If g were a single property of an individual brain, it should not much matter who else is in the room. It does matter — demonstrably. Kvist and Gustafsson (2008), writing in Intelligence, tested Cattell's investment theory using Swedish and immigrant groups. The idea behind investment theory is that fluid reasoning gets 'invested' in learning, and crystallized knowledge is the return on that investment. If so, the relationship between fluid ability and g should depend on whether everyone in the sample has had comparable opportunities to learn. That is exactly what they found. In a culturally homogeneous group, fluid intelligence and g were essentially indistinguishable. Pool groups with very different learning opportunities, and the two come apart. Sit with that for a moment. The relationship between fluid reasoning and 'general intelligence' changed depending on the composition of the sample — because g is extracted from a correlation matrix, and the correlation matrix belongs to the group, not the person.

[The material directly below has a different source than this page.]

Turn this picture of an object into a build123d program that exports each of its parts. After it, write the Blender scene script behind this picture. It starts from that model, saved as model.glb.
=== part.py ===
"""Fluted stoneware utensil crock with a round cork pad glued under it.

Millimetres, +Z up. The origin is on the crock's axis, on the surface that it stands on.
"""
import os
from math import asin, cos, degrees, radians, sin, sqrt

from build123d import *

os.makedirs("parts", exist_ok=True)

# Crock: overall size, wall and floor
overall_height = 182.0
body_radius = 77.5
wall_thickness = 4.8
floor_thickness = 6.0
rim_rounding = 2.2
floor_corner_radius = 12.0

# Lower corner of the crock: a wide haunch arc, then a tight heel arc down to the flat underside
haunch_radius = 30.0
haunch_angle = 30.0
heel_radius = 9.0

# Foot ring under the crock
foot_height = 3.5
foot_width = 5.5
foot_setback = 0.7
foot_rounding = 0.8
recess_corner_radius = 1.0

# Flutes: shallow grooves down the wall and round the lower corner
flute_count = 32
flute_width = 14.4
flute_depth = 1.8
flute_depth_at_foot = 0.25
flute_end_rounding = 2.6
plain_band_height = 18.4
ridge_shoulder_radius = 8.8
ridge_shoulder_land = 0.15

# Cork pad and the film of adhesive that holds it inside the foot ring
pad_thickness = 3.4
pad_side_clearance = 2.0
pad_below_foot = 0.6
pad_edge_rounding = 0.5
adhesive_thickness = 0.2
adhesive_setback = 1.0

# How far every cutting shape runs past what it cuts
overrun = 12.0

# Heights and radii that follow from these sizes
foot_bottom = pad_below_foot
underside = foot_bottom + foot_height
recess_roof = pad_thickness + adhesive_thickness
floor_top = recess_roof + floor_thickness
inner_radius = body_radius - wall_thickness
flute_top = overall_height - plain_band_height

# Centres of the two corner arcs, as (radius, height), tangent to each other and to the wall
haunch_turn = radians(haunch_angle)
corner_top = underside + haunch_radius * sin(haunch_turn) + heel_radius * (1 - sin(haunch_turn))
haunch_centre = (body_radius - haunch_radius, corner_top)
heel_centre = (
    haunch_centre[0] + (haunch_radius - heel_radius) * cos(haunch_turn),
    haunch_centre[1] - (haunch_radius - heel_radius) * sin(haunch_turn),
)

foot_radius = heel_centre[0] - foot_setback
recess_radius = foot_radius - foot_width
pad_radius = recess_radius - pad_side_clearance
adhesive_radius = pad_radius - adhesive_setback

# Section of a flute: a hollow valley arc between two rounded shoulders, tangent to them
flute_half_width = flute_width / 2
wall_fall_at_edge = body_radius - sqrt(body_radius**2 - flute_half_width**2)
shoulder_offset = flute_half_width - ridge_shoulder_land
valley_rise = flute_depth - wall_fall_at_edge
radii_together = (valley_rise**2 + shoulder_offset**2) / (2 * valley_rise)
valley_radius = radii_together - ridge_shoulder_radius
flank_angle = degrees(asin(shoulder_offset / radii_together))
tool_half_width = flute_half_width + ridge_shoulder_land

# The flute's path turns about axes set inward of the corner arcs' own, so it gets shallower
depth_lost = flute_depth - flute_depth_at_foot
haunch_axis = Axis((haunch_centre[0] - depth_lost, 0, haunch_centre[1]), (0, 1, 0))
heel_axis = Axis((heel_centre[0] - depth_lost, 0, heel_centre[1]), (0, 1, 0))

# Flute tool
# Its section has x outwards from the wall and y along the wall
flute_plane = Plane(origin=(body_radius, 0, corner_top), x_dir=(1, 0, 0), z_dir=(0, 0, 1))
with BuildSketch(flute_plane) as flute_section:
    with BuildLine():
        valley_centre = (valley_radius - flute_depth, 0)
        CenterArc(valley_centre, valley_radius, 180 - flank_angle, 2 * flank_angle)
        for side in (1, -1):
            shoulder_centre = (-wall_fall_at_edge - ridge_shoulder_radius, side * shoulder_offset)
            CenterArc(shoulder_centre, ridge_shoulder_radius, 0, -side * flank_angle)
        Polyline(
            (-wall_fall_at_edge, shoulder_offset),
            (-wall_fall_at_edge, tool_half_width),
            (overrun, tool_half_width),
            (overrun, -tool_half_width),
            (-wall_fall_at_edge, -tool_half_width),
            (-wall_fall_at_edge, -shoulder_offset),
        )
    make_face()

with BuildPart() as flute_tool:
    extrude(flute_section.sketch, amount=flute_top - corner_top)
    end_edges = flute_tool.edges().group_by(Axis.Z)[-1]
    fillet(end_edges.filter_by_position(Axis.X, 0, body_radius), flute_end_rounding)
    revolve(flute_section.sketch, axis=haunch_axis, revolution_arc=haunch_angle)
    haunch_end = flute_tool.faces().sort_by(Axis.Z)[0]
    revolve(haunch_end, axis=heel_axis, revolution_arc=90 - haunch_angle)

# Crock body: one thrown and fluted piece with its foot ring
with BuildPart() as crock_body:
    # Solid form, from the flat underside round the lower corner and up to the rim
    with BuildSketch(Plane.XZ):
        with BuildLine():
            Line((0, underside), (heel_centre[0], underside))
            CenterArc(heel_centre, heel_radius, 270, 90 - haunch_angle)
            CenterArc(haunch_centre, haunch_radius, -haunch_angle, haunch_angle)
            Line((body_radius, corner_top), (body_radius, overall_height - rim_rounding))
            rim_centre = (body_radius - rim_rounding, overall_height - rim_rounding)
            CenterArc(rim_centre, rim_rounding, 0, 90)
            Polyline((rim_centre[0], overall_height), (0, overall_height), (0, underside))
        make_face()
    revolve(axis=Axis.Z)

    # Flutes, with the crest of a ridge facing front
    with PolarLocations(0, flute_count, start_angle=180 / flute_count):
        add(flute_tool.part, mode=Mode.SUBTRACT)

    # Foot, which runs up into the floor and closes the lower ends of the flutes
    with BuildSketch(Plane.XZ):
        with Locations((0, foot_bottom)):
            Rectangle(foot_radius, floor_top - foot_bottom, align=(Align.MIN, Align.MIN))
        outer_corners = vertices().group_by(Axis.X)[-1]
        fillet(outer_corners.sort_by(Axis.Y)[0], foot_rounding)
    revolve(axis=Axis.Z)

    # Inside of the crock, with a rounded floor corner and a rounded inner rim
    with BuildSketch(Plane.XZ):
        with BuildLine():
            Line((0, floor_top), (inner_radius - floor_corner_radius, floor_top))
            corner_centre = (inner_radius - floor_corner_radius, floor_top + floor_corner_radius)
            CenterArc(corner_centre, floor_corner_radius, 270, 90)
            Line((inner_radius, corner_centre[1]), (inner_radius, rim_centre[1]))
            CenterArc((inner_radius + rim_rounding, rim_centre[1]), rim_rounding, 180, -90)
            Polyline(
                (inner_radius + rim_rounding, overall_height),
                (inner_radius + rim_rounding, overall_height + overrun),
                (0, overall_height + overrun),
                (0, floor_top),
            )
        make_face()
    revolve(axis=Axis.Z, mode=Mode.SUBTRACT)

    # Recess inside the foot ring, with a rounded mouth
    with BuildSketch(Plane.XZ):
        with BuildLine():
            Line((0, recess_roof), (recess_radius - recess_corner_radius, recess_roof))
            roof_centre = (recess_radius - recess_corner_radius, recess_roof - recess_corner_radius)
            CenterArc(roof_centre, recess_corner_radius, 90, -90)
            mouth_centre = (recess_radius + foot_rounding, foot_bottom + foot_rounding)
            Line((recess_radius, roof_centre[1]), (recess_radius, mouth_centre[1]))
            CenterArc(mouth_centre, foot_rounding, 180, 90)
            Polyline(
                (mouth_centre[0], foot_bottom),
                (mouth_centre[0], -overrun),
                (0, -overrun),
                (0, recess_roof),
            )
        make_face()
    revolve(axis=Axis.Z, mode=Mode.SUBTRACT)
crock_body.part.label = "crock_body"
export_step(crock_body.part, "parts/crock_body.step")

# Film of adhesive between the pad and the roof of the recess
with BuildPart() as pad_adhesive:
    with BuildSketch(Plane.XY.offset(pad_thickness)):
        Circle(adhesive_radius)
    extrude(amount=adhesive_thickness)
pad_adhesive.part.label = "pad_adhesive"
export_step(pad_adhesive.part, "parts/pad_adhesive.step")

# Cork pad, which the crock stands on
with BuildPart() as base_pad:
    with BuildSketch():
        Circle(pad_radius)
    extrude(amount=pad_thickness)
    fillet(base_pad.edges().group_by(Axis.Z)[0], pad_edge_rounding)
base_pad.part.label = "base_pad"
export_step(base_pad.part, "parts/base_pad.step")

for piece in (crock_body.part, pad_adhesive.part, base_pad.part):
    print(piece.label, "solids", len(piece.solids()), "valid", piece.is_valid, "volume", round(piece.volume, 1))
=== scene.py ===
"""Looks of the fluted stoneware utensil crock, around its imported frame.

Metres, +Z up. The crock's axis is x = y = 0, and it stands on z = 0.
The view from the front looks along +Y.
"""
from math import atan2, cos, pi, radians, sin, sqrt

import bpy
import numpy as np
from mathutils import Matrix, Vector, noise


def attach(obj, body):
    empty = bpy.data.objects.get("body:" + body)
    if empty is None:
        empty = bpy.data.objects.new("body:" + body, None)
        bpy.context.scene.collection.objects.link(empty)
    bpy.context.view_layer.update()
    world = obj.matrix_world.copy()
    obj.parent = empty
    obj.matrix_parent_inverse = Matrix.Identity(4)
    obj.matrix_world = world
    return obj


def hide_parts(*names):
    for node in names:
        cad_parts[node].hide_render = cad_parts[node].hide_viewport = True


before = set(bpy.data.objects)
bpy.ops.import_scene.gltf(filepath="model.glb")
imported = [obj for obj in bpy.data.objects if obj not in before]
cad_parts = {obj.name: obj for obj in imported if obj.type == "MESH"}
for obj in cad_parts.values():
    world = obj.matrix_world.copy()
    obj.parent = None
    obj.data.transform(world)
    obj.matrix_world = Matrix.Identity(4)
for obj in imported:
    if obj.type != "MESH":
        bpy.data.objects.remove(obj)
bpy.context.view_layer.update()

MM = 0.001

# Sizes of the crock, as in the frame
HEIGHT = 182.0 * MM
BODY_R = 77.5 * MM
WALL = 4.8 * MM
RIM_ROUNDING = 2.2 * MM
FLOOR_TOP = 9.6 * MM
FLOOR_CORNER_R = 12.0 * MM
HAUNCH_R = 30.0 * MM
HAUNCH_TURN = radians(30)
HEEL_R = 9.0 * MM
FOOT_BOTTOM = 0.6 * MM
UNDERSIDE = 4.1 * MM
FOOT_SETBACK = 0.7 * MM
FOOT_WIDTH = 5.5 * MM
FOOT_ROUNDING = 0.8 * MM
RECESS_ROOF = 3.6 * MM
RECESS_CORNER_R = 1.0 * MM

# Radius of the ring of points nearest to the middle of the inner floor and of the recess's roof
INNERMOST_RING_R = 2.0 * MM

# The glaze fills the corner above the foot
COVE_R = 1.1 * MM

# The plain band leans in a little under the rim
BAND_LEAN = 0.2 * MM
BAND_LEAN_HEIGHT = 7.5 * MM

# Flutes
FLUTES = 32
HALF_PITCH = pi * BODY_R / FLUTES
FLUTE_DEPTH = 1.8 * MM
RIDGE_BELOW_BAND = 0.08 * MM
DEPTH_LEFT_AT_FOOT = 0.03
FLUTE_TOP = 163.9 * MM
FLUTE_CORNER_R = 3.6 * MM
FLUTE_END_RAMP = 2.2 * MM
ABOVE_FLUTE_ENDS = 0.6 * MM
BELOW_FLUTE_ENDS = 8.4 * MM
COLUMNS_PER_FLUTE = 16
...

Change who is in the group and you change the factor. That is not a flaw in the method. It is what the method is.

What g is not

  • Not mental energy. Spearman speculated about a general 'mental energy'. That framing did not survive; nothing in the modern evidence requires it.
  • Not a brain region. No structure has been identified as the seat of g. Correlations with brain volume and other measures exist, but they are modest and they are not a location.
  • Not your IQ score. IQ is a normed composite; g is a latent variable. Related, not identical.
  • Not destiny. g predicts outcomes on average, across groups. What it licenses you to say about one person is far less than most people assume.
  • Not a knock-down argument against multiple intelligences — though the honest problem with Gardner's proposal is not that a general factor exists, it is that his proposed intelligences tend to correlate with one another.

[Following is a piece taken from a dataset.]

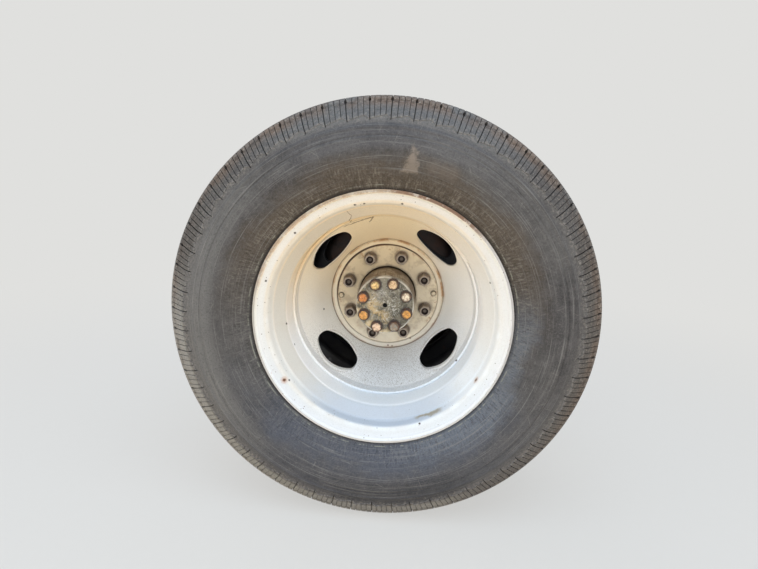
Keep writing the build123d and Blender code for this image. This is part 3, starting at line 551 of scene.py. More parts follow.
def rim_root(paint):
    """Painted shade at the side's root by the rim, darker on the left, a dark line of painted shade in the
    gap at the rim, and a broken light line outside it.
    """
    over, radius = paint.over, paint.radius
    left = rise(paint.x / radius, 0.1, -0.8)
    # Painted shade where the side meets the rim, and in the gap
    over((64, 60, 58), rise(radius, 0.2272, 0.2252) * (0.3 + left * 0.45))
    over((24, 18, 14), rise(radius, 0.2214, 0.22) * 0.9)
    dashes = rise(paint.streaks(60, 0.35, 10, 3, 0.7), 0.46, 0.6)
    over((150, 150, 138), band(radius, 0.2283, 0.23, 0.0006) * dashes * 0.65)


def pale_scuffs(paint, mottle):
    """The two pale scuffs at the top of the outer side."""
    inside = paint.least([paint.aside(*ends) for ends in zip(SCUFF, SCUFF[1:] + SCUFF[:1])])
    feather = paint.noise(110, 4, 0.75)
    wavy = inside + (mottle - 0.5) * 0.02 + (feather - 0.5) * 0.016
    paint.over((146, 135, 125), rise(wavy, -0.002, 0.006) * (0.3 + feather * 0.7))
    paint.over((116, 105, 96), paint.near(FAR_SCUFF, 0.01, 0.9) * 0.4)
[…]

And g is not a statement about where ability comes from. Heritability estimates apply to variation within a population under particular conditions, and a high heritability is a fact about a society, not a verdict on an individual. The existence of a general factor tells you nothing on its own about whether ability is fixed. What is left, after all the overclaiming is stripped out, is still substantial: a robust, century-old empirical regularity; a statistical model that summarises it well and predicts real outcomes; and a live, unresolved scientific argument about what sits underneath. That is a more interesting answer than either 'g is the essence of intelligence' or 'g is a myth', and it is the one the evidence actually supports.

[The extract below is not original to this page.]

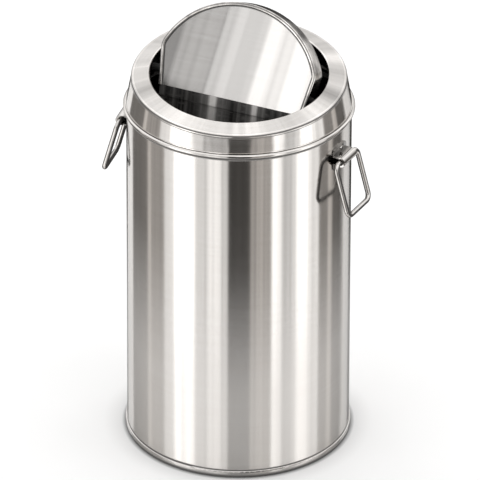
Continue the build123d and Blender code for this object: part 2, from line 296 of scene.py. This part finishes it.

Frequently asked questions

What is the g factor in simple terms?+

g is the statistical factor that accounts for why performance on all cognitive tests correlates positively. If you give people a battery of unrelated mental tasks, those who do well on one tend to do well on the others, and g is the mathematical summary of that shared variance. It is a factor extracted from a correlation matrix, not something measured directly.

Is the g factor real?+

The pattern g describes — the positive manifold — is unquestionably real and has been replicated for over a century. Whether g corresponds to a single underlying mechanism in the brain is a separate and unresolved question. Formal models such as mutualism (van der Maas et al., 2006) and Process Overlap Theory (Kovacs & Conway, 2016) reproduce the same correlations without any general factor, which shows the correlations alone cannot settle the matter.

Is the g factor the same as IQ?+

No. An IQ score is a normed composite, scaled so the population average is 100. g is a latent variable inside a factor model. IQ scores are heavily g-loaded, so the two are strongly related, but no test reports your g and the two are not interchangeable.

Does the g factor prove intelligence is one single ability?+

No. Factor analysis shows that cognitive tests share variance; it cannot show what causes the sharing. A single common cause, many overlapping processes, and mutually reinforcing development during childhood all produce the same positive correlations. Choosing between them requires evidence beyond the correlation matrix.

Why do psychologists still use g if its cause is unsettled?+

Because it works as a summary. In the Wechsler scales, bifactor analyses by Canivez and colleagues find that the general factor carries most of the reliable variance while the individual indexes add little that is unique. That is why the Full Scale IQ is the most interpretable number on a score report and why index-score profiles are far weaker evidence than they appear.

Can your g factor change?+

The question is subtly malformed. g is extracted from the correlations within a group, so it is a property of a population's structure rather than a fixed personal quantity. Kvist and Gustafsson (2008) showed that the relationship between fluid ability and g itself shifts depending on how culturally homogeneous the sample is. Change who is in the group and the factor changes.

What is the positive manifold?+

It is the observation that all cognitive tests correlate positively with each other — verbal with spatial, numerical with speeded, and so on. Spearman first documented it in 1904. It is the empirical foundation of the entire field, and it is the finding that g was invented to explain.